▶ [Exercise brief]
Copy the listing below line for line, starting at its first line and ending with the line that has "# hopper door: display" in it. Add nothing.

▶ [Dataset section]

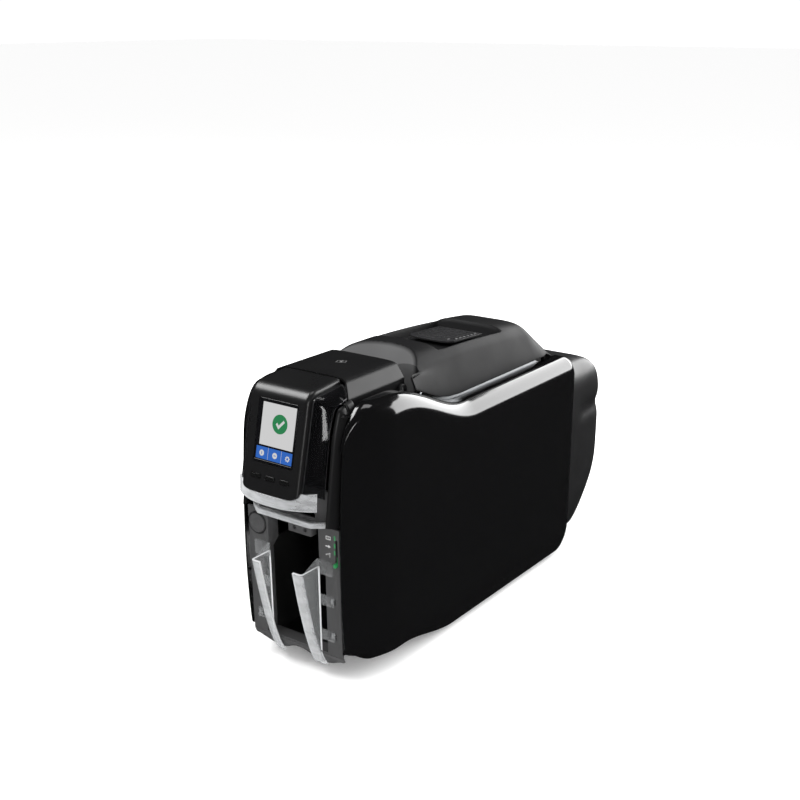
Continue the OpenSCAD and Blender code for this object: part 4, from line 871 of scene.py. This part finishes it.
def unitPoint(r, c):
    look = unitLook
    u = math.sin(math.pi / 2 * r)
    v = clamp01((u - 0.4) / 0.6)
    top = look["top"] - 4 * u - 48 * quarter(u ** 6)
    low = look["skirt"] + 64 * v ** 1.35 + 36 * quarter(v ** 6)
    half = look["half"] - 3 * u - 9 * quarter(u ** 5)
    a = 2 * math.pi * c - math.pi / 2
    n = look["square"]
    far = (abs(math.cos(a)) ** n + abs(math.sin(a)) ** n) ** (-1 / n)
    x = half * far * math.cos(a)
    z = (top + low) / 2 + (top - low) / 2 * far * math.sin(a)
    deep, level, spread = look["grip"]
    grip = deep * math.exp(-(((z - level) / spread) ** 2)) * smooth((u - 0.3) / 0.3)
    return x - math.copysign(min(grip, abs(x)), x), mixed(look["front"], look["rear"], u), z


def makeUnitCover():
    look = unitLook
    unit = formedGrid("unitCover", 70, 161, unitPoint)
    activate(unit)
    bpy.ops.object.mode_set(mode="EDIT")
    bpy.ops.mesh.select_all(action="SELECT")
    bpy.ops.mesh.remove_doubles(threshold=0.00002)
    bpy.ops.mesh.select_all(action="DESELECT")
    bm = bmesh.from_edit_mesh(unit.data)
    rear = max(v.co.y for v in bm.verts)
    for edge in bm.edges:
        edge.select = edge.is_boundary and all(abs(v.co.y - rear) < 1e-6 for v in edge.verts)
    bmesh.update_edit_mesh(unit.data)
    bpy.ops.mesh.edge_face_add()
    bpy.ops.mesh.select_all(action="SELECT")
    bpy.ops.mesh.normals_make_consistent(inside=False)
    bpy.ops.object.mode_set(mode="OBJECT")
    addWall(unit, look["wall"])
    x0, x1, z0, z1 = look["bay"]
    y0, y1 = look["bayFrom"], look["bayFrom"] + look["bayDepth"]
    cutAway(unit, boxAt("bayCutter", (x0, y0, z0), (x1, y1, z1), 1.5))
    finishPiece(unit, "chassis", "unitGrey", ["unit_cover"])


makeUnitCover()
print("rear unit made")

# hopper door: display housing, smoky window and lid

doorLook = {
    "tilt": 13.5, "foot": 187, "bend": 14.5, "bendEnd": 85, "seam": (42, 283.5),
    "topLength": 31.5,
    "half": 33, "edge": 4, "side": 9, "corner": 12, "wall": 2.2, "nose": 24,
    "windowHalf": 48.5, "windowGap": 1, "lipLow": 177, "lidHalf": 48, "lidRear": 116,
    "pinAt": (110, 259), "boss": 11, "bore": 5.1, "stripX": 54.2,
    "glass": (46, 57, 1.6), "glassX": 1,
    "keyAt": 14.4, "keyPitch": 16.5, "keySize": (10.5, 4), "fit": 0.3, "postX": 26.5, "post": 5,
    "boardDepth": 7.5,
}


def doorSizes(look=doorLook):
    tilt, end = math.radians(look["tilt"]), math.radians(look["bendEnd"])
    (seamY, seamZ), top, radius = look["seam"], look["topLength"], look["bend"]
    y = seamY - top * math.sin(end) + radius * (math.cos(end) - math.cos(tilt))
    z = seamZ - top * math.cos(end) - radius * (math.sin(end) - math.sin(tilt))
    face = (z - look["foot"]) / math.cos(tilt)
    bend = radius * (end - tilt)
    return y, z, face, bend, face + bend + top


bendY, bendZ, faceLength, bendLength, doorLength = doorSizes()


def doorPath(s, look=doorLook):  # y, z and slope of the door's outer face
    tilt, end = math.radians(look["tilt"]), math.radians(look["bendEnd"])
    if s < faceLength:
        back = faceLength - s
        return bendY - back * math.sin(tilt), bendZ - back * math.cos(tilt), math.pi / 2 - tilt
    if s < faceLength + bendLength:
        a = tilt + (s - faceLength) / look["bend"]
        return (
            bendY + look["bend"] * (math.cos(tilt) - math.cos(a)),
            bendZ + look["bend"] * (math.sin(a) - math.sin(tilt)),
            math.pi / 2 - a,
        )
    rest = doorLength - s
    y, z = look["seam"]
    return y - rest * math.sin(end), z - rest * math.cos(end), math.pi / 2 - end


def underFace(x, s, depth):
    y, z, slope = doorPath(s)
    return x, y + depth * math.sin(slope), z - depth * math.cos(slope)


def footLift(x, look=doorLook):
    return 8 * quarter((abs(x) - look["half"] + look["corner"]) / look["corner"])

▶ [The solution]
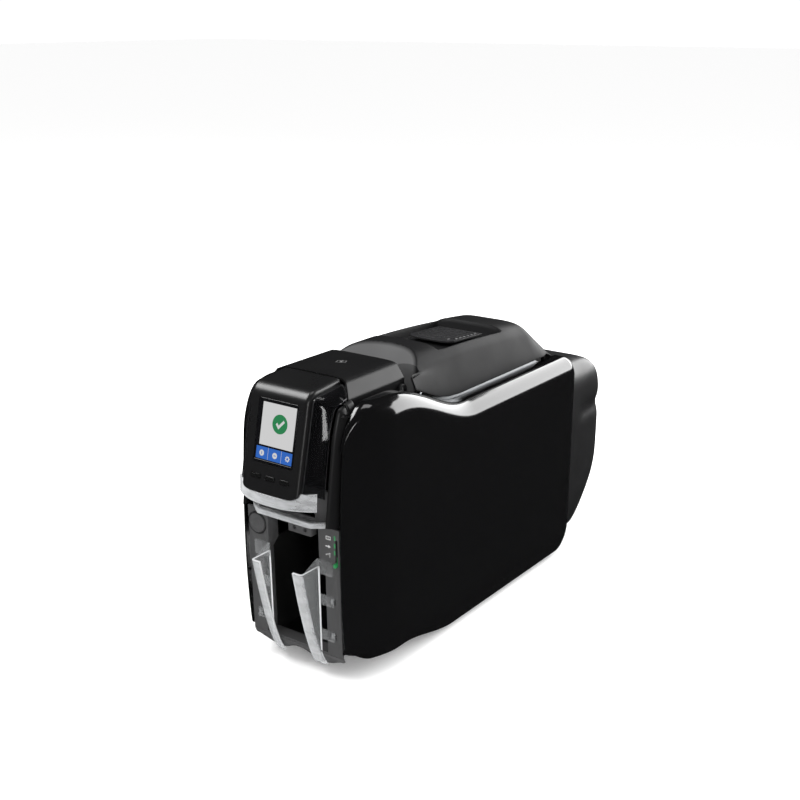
Continue the OpenSCAD and Blender code for this object: part 4, from line 871 of scene.py. This part finishes it.
def unitPoint(r, c):
    look = unitLook
    u = math.sin(math.pi / 2 * r)
    v = clamp01((u - 0.4) / 0.6)
    top = look["top"] - 4 * u - 48 * quarter(u ** 6)
    low = look["skirt"] + 64 * v ** 1.35 + 36 * quarter(v ** 6)
    half = look["half"] - 3 * u - 9 * quarter(u ** 5)
    a = 2 * math.pi * c - math.pi / 2
    n = look["square"]
    far = (abs(math.cos(a)) ** n + abs(math.sin(a)) ** n) ** (-1 / n)
    x = half * far * math.cos(a)
    z = (top + low) / 2 + (top - low) / 2 * far * math.sin(a)
    deep, level, spread = look["grip"]
    grip = deep * math.exp(-(((z - level) / spread) ** 2)) * smooth((u - 0.3) / 0.3)
    return x - math.copysign(min(grip, abs(x)), x), mixed(look["front"], look["rear"], u), z


def makeUnitCover():
    look = unitLook
    unit = formedGrid("unitCover", 70, 161, unitPoint)
    activate(unit)
    bpy.ops.object.mode_set(mode="EDIT")
    bpy.ops.mesh.select_all(action="SELECT")
    bpy.ops.mesh.remove_doubles(threshold=0.00002)
    bpy.ops.mesh.select_all(action="DESELECT")
    bm = bmesh.from_edit_mesh(unit.data)
    rear = max(v.co.y for v in bm.verts)
    for edge in bm.edges:
        edge.select = edge.is_boundary and all(abs(v.co.y - rear) < 1e-6 for v in edge.verts)
    bmesh.update_edit_mesh(unit.data)
    bpy.ops.mesh.edge_face_add()
    bpy.ops.mesh.select_all(action="SELECT")
    bpy.ops.mesh.normals_make_consistent(inside=False)
    bpy.ops.object.mode_set(mode="OBJECT")
    addWall(unit, look["wall"])
    x0, x1, z0, z1 = look["bay"]
    y0, y1 = look["bayFrom"], look["bayFrom"] + look["bayDepth"]
    cutAway(unit, boxAt("bayCutter", (x0, y0, z0), (x1, y1, z1), 1.5))
    finishPiece(unit, "chassis", "unitGrey", ["unit_cover"])


makeUnitCover()
print("rear unit made")

# hopper door: display housing, smoky window and lid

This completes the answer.